Anyway, I hold no ill-will. Best to you both.
sirjake,
The onus must be on the person making the claim to provide evidence by default. Without evidence, being skeptical is justified by default. Of course maybe a paper could dig further, but if nothing turns up the claim that southwest runs on windows 3.1 should be ignored..
The reason for this is simple: from an integrity standpoint if every claim had to be taken seriously by default despite zero evidence backing it, then the flood gates for misinformation are wide open and would subject the entire news industry to rampant abuse. The responsibility lies on real journalists to check facts and verify sources before publishing. Failure to do this used to bring shame to a publication, forced them to print retractions, and maybe even fire the reporters who lied. Granted these standards are laughable today. Clickbait articles have won out over truthful ones. Fox news shows us just how little the truth matters. They cross the lines on libel, but still it shows the demand for misinformation can be as great as the demand for truth. Integrity lost, moreover journalists are a dying breed.

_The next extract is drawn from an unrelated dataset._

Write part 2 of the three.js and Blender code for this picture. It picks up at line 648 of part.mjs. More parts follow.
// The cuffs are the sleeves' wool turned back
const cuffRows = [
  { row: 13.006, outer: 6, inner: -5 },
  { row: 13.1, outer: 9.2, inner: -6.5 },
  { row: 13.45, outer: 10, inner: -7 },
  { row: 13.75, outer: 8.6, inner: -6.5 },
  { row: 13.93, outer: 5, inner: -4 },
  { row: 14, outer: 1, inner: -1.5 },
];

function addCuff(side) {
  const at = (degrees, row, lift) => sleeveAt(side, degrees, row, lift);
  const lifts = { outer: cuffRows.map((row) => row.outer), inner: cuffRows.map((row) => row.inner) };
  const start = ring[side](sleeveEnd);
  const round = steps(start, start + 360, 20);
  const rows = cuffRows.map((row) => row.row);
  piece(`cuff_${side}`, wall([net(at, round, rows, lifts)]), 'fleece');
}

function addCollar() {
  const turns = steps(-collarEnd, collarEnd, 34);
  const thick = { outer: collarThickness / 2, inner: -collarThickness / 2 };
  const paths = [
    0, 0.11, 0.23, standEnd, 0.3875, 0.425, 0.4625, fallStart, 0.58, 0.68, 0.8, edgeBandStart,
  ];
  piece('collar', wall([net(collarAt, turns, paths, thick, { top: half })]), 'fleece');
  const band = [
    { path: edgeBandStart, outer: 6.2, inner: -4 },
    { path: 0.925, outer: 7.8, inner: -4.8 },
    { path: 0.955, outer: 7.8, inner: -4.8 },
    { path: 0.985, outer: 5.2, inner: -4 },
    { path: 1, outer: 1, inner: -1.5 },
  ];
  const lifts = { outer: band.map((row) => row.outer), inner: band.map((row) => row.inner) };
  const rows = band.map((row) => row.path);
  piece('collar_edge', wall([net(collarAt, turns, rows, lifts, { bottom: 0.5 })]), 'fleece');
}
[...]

That’s actually a pretty decent argument, but not the one being made in the article. He says he debunked it, but I don’t see that as being the case.

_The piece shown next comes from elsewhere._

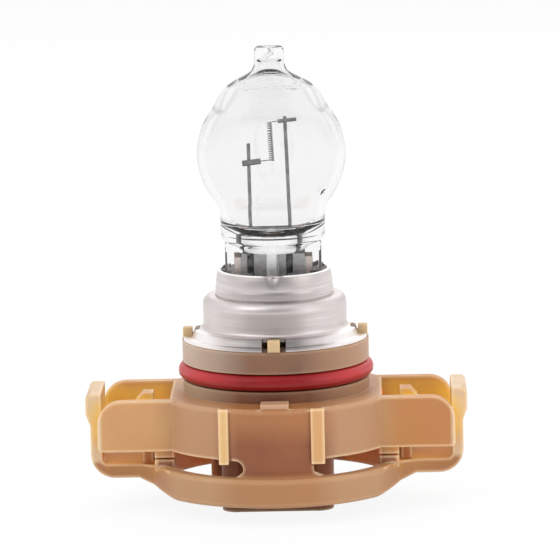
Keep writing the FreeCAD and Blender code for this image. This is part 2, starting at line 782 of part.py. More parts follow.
def glass_profile(radius, neck):
    """Crown, ball and neck of the glass at one distance through its wall, from the top down."""
    crown_x = f"(crown_half_width * {radius} / bulb_radius)"
    shoulder_x = f"((crown_half_width + crown_step) * {radius} / bulb_radius)"
    share = f"({radius} / blend_reach)"
    return [
        (crown_x, f"crown_centre + sqrt({radius}^2 - {crown_x}^2)", "0", "crown_centre"),
        (shoulder_x, f"bulb_centre + sqrt({radius}^2 - {shoulder_x}^2)"),
        (radius, "bulb_centre", "0", "bulb_centre"),
        (f"blend_offset * {share}", f"bulb_centre - (bulb_centre - blend_level) * {share}",
         "0", "bulb_centre"),
        (neck, "blend_level", "blend_offset", "blend_level"),
    ]


def place_cylinder(label, radius, height, x, y, z):
    """An upright round rod."""
    rod = doc.addObject("Part::Cylinder", label)
    rod.Label = label
    bind(rod, Radius=radius, Height=height, Placement__Base__x=x, Placement__Base__y=y,
         Placement__Base__z=z)
    return rod


def make_posts():
    """The two stiff wires that stand in the glass floor and carry the filament; the long one leans."""
    short = place_cylinder("short_support_post", "post_radius", "coil_foot + short_post_rise - post_foot",
                           "-1 * left_post_offset", "post_depth", "post_foot")
    long = place_cylinder("long_support_post", "post_radius", "coil_top + long_post_rise - post_foot",
                          "right_post_offset", "long_post_depth", "post_foot")
    lean_left(long, "post_lean")
    return [short, long]


def lean_left(thing, angle):
    """Turn a piece about its foot so that its top goes to the left."""
    thing.Placement.Rotation = FreeCAD.Rotation(FreeCAD.Vector(0, -1, 0), 1)
    bind(thing, Placement__Rotation__Angle=angle)


def make_foils_and_leads():
    """Thin foils sealed in the pinch, and the wires from them down to the terminal blades."""
    pieces = []
    for side, x, depth in (("left", "-1 * left_post_offset", "post_depth"),
                           ("right", "right_post_offset", "long_post_depth")):
        face = f"({depth} + post_radius + fit_gap)"
        foil = doc.addObject("Part::Box", f"seal_foil_{side}")
        foil.Label = f"seal_foil_{side}"
        bind(foil, Length="foil_width", Width="foil_thickness", Height="foil_length",
             Placement__Base__x=f"{x} - foil_width / 2", Placement__Base__y=face,
             Placement__Base__z="foil_foot")
        lead = place_cylinder(f"lead_wire_{side}", "lead_radius", "foil_foot + foil_lap - blade_top",
                              x, f"{face} - fit_gap - lead_radius", "blade_top")
        pieces += [foil, lead]
    return pieces


def make_glass(blank, sealed):
    """The finished glass: the blank with the room that the sealed metal takes up."""
    metal = doc.addObject("Part::Compound", "sealed_metal")
    metal.Links = sealed
    glass = doc.addObject("Part::Cut", "glass_envelope")
    glass.Label = "glass_envelope"
    glass.Base = blank
    glass.Tool = metal
    return glass


def tilted_rod(label, radius, length, x, y, z):
    """A round rod that runs to the right and up at the clamps' tilt, from a given point."""
    rod = place_cylinder(label, radius, length, x, y, z)
    rod.Placement.Rotation = FreeCAD.Rotation(FreeCAD.Vector(0, 1, 0), 90)
    bind(rod, Placement__Rotation__Angle="90 - clamp_tilt")
    return rod


def make_clamp(label, radius, x, z):
    """A crimped sleeve across the top of a post, with a bore for the filament's leg."""
    tube = doc.addObject("Part::Cut", label)
    tube.Label = label
    tube.Base = tilted_rod(f"{label}_rod", radius, "clamp_length", x, "0", z)
    tube.Tool = tilted_rod(f"{label}_bore", "wire_thickness / 2 + fit_gap", "clamp_length", x, "0", z)
    return tube


def make_filament():
    """The coiled filament with its straight legs, and the two clamps that hold them."""
    coil = new_body("coil_turns_body")
    section = new_sketch(coil, "XZ_Plane", "wire_section")
    half = "wire_thickness / 2"
    draw_outline(section, box_corners(f"coil_radius - {half}", f"coil_radius + {half}",
                                      f"-1 * {half}", half))
    turns = add_feature(coil, "AdditiveHelix", section, "turns", ReferenceAxis=(section, ["V_Axis"]),
                        Mode="pitch-turns-angle")
    bind(turns, Pitch="coil_pitch", Turns="coil_turns")
    bind(coil, Placement__Base__x="coil_offset", Placement__Base__z="coil_foot")
    lean_left(coil, "coil_tilt")
    run, climb = "cos(clamp_tilt)", "tan(clamp_tilt)"
    lower_x, lower_z = "(coil_offset - coil_radius)", "(coil_foot + coil_pitch / 2)"
    upper_x = "(coil_offset + coil_radius - (coil_top - coil_foot) * tan(coil_tilt))"
    upper_z = "coil_top"
    long_post_x = "(right_post_offset - (coil_top - post_foot) * tan(post_lean))"
    lower_start = f"(-1 * left_post_offset - lower_clamp_overhang * {run})"
    lower_entry = f"({lower_start} + (clamp_length - leg_entry) * {run})"
    upper_start = f"({long_post_x} - (clamp_length - upper_clamp_overhang) * {run})"
    legs = [
        tilted_rod("lower_leg", half, f"({lower_x} - {lower_entry}) / {run}",
                   lower_entry, "0", f"{lower_z} - ({lower_x} - {lower_entry}) * {climb}"),
        tilted_rod("upper_leg", half, f"({upper_start} - {upper_x}) / {run} + leg_entry",
                   upper_x, "0", upper_z),
    ]
    filament = doc.addObject("Part::MultiFuse", "filament_coil")
    filament.Label = "filament_coil"
    filament.Shapes = [coil, *legs]
    lower = make_clamp("lower_filament_clamp", "lower_clamp_radius",
                       lower_start, f"{lower_z} - ({lower_x} - {lower_start}) * {climb}")
    upper = make_clamp("upper_filament_clamp", "upper_clamp_radius",
                       upper_start, f"{upper_z} + ({upper_start} - {upper_x}) * {climb}")
    return [filament, lower, upper]


def make_blades():
    """The two flat terminal blades, tapered at their tips, that pass up through the socket's floor."""
    blades = []
    for side, sign in (("left", -1), ("right", 1)):
        body = new_body(f"terminal_blade_{side}")
        sketch = new_sketch(body, "XZ_Plane", f"{side}_blade_outline")
        near, far = "(blade_offset - blade_width / 2)", "(blade_offset + blade_width / 2)"
        tip = "(blade_recess + 2 * blade_taper)"
        draw_outline(sketch, [(f"{sign} * {x}", z) for x, z in (
            (f"({near} + blade_taper)", "blade_recess"),
            (f"({far} - blade_taper)", "blade_recess"),
            (far, tip),
            (far, "blade_top"),
            (near, "blade_top"),
            (near, tip),
        )])
        pad(body, sketch, f"{side}_blade", "blade_thickness", SideType="Symmetric")
        blades.append(body)
    return blades


def main():
    """Build every piece, check the document and write one STEP file for each piece."""
    nodes = [make_base_moulding(), make_seal(), make_cup(), make_sleeve(), make_clip()]
    posts = make_posts()
    foils_and_leads = make_foils_and_leads()
    blank = make_envelope()
    nodes += posts + foils_and_leads
    nodes.append(make_glass(blank, posts + foils_and_leads))
    nodes += make_filament()
    nodes += make_blades()
    doc.recompute()
    for thing in doc.Objects:
        if {"Invalid", "Error"} & set(thing.State):
            raise RuntimeError(f"{thing.Label} failed: {thing.State}")
    os.makedirs("parts", exist_ok=True)
    for node in nodes:
        shape = node.Shape
        if shape.isNull() or not shape.isValid() or not shape.Solids:
            raise RuntimeError(f"{node.Label} has no sound shape")
        print(f"{node.Label}: {len(shape.Solids)} solid, {shape.Volume:.2f} mm3")
    for node in nodes:
        node.Shape.exportStep(f"parts/{node.Label}.step")


main()
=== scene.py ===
"""Looks of a halogen car bulb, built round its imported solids.

Every length in the making is in millimetres and is turned to metres as a piece is finished. +Z points up
the bulb's axis, -Y is the front.
"""

import math

import bmesh
import bpy
from mathutils import Matrix, Vector


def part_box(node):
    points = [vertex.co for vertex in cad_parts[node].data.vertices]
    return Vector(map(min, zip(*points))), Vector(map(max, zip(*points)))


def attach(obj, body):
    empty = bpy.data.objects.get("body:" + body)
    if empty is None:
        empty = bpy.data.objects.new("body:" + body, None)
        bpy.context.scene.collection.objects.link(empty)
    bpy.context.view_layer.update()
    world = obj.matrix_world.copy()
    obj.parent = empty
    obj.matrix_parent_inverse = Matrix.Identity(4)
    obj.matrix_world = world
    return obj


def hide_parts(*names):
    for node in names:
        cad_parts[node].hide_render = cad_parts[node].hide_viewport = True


MM = 0.001
BODY = "root"

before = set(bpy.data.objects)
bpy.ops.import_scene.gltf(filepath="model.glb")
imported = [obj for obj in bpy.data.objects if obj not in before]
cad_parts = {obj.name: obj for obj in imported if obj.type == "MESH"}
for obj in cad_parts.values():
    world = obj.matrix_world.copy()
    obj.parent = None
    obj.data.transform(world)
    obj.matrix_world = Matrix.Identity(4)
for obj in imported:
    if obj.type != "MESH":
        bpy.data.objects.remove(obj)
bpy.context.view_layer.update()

# Camera, room, lamps and floor

CAMERA_PLACE = Vector((10.04, -449.9, 96.7))
CAMERA_AIM = Vector((0.62, 0.0, 23.6))
CAMERA_LEAN = 1.3
CAMERA_LENS = 278.4
LAMP_AIM = Vector((0.0, 0.0, 22.0))
SOFT_LIGHT = 0.86
FLOOR_WHITE_SHARE = 0.9
SATIN_WINDOWS = (
    ((-0.535, -0.535, 0.654), 0.9),
    ((0.782, -0.506, 0.363), 0.7),
    ((0.146, 0.803, 0.579), 0.6),
)
WINDOW_EDGE = (0.9, 0.97)
PANEL_SHADE = 0.82
FLOOR_HALF_WIDTH = 3.0
LAMP_SIZE = 260.0
LAMPS = (
    ("key_lamp", (-260.0, -260.0, 340.0), 0.7),
    ("fill_lamp", (340.0, -220.0, 180.0), 0.5),
    ("rear_lamp", (60.0, 330.0, 260.0), 0.6),
)


def aim(thing, place, target, lean=0.0):
    """Put a camera or lamp at a place, looking at a target, turned about its own line of sight."""
    turn = (target - place).to_track_quat("-Z", "Y").to_matrix().to_4x4()
    roll = Matrix.Rotation(math.radians(lean), 4, "Z")
    thing.matrix_world = Matrix.Translation(place * MM) @ turn @ roll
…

Sadly, they created the demand for misinformation to be higher than regular information (they create triggering headlines, hate and negative news sell better to our brains than regular news). And obviously misinformation is easy to create, you don’t have to check anything.
> You have no evidence beyond a *lack* of evidence.
(Extraordinary) claims require (extraordinary) evidence. That means that the onus is on the news-sites reporting this urban legend, not on those pointing out the lack of evidence.
As I said to Alfman above, I actually do think that’s a good argument, but it’s not what was presented in the article.
Honestly, I’d not even care if it was true. If all security holes were patched and the application was happily and stably running in its environment, so be it.
I am quite sick of everything under the sun requiring multiple gigabytes of RAM to run and being… so… freaking… slow…
My HP 712 with nextstep and 128MB of RAM loads office applications and email faster than my 64GB RAM Mac Pro. It also feels much faster during use in terms of responsiveness. So, really…
Our poor planet doesn’t need us tossing working equipment in the trash every 6 months.
Shiunbird,
I don’t necessarily care what they’re running either as long as it’s secure obviously.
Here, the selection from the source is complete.